Austin Powers: International Man of Mystery
The “Austin Powers” film series became some of the most popular comedy films of the 90s, with the one-and-only Mike Myers as British spy Austin Powers, who is cryogenically frozen so he can travel back in time. The cheeky, ridiculous humor and the star-studded cast made the film an instant cult classic.

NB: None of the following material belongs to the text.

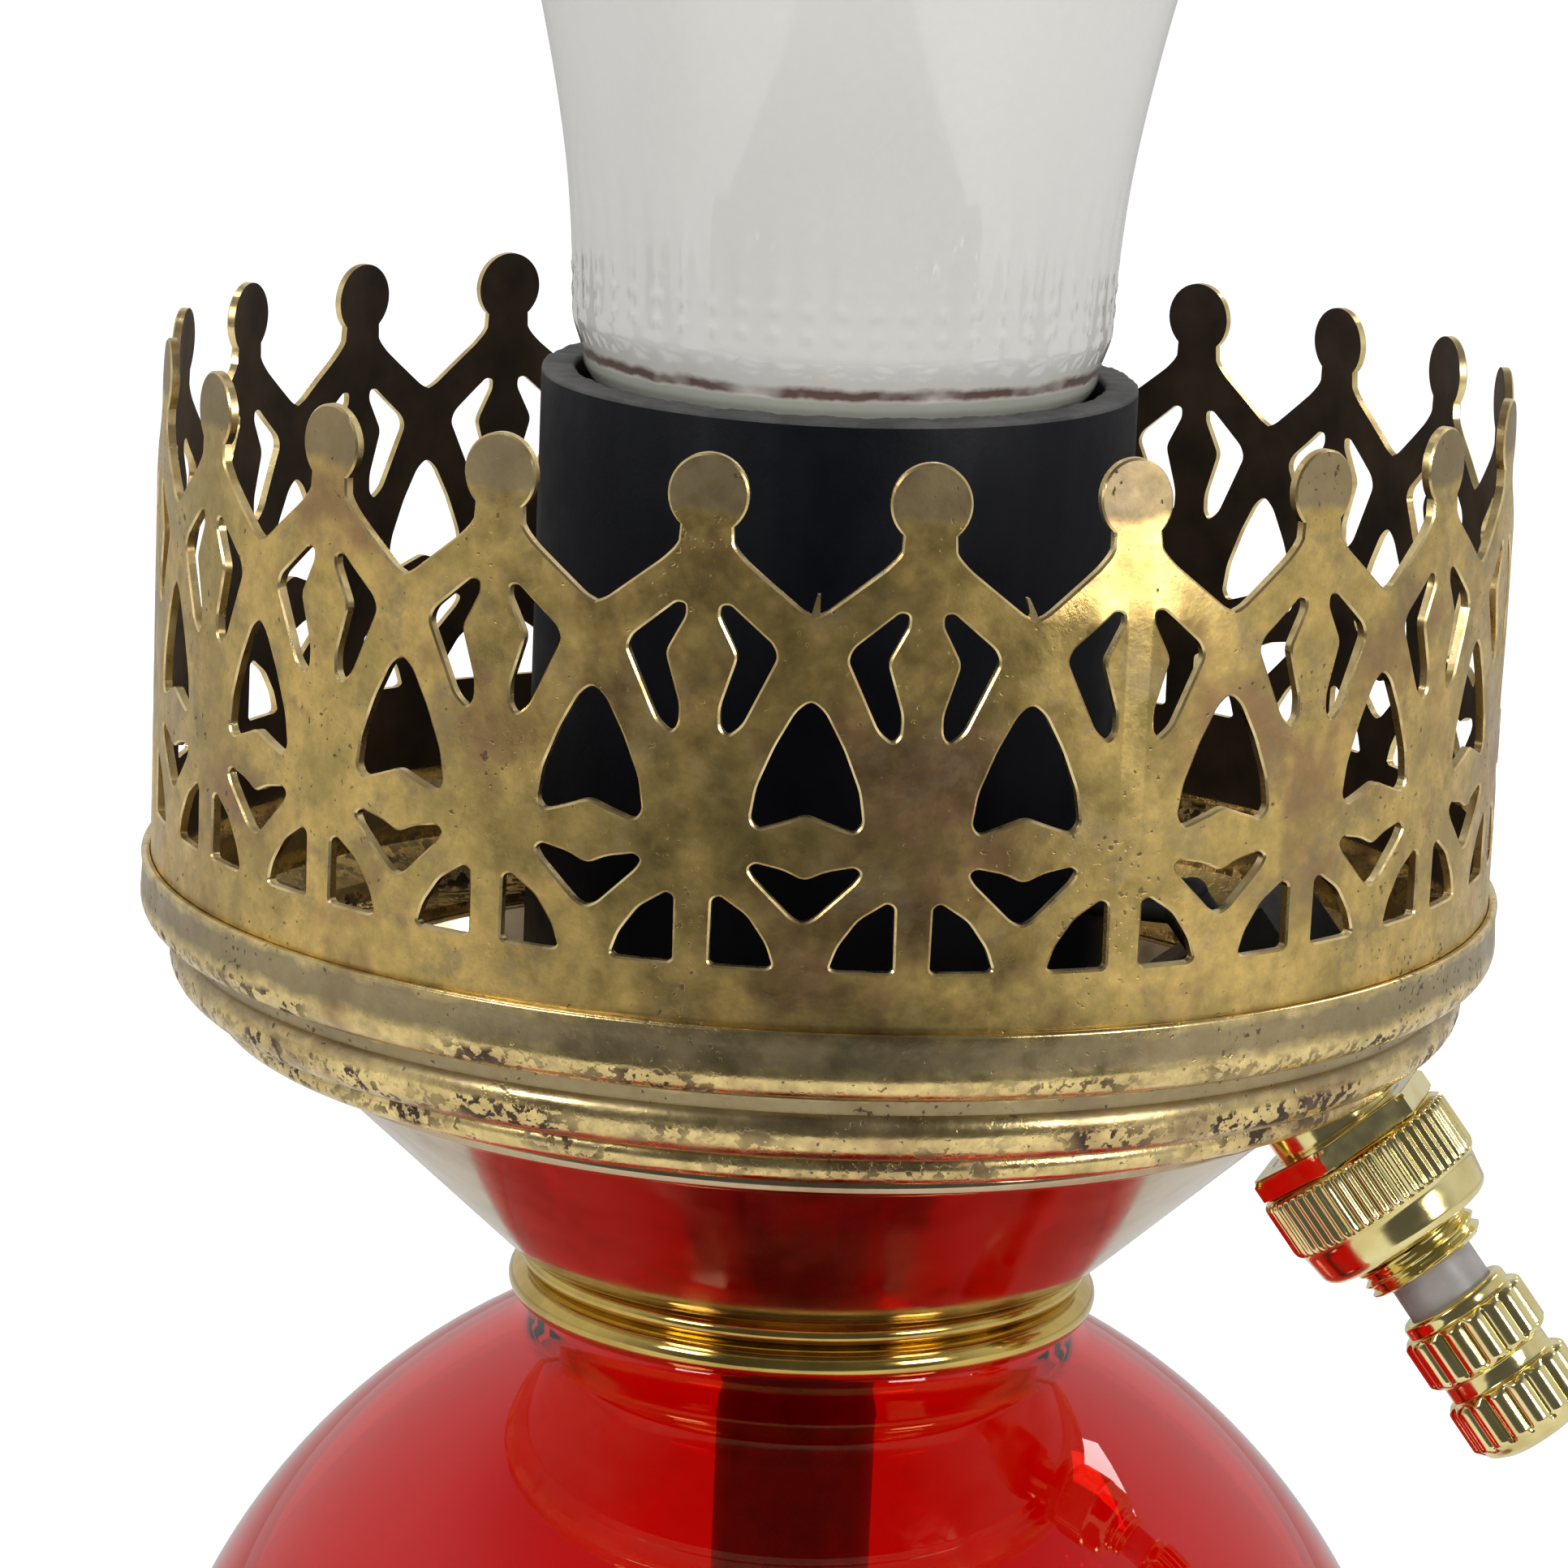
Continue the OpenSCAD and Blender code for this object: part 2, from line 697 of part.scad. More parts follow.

The first installment of the series, “Austin Powers: International Man of Mystery,” released in 1997, was a hit amongst audiences. The fact that the leading woman was a beautiful and young Elizabeth Hurley also made the film a commercial success. Playing Austin Powers and the infamous Dr. Evil, Myers’ career was launched by this fan-favorite character.
The King of Comedy
This gem from 1982, directed by the legendary Martin Scorsese, features Robert DeNiro as Rupert Pupkin, an out-of-his-mind wannabe celebrity that hosts an imaginary talk show in his mother’s basement. Even though it’s classified as a drama because it does have its incredibly sad moments, there are plenty of scenes that will make you bowl over with laughter.
Especially after DeNiro’s character meets actual talk show host Jerry Langford, played by Jerry Lewis, and gets a newfound false hope that it might be his big career break. But obviously, Lewis isn’t interested in the least.“The King of Comedy” is a perfect blend of drama, crime, thrill, and comedy, starred by A-list actors, including Martin Scorsese himself.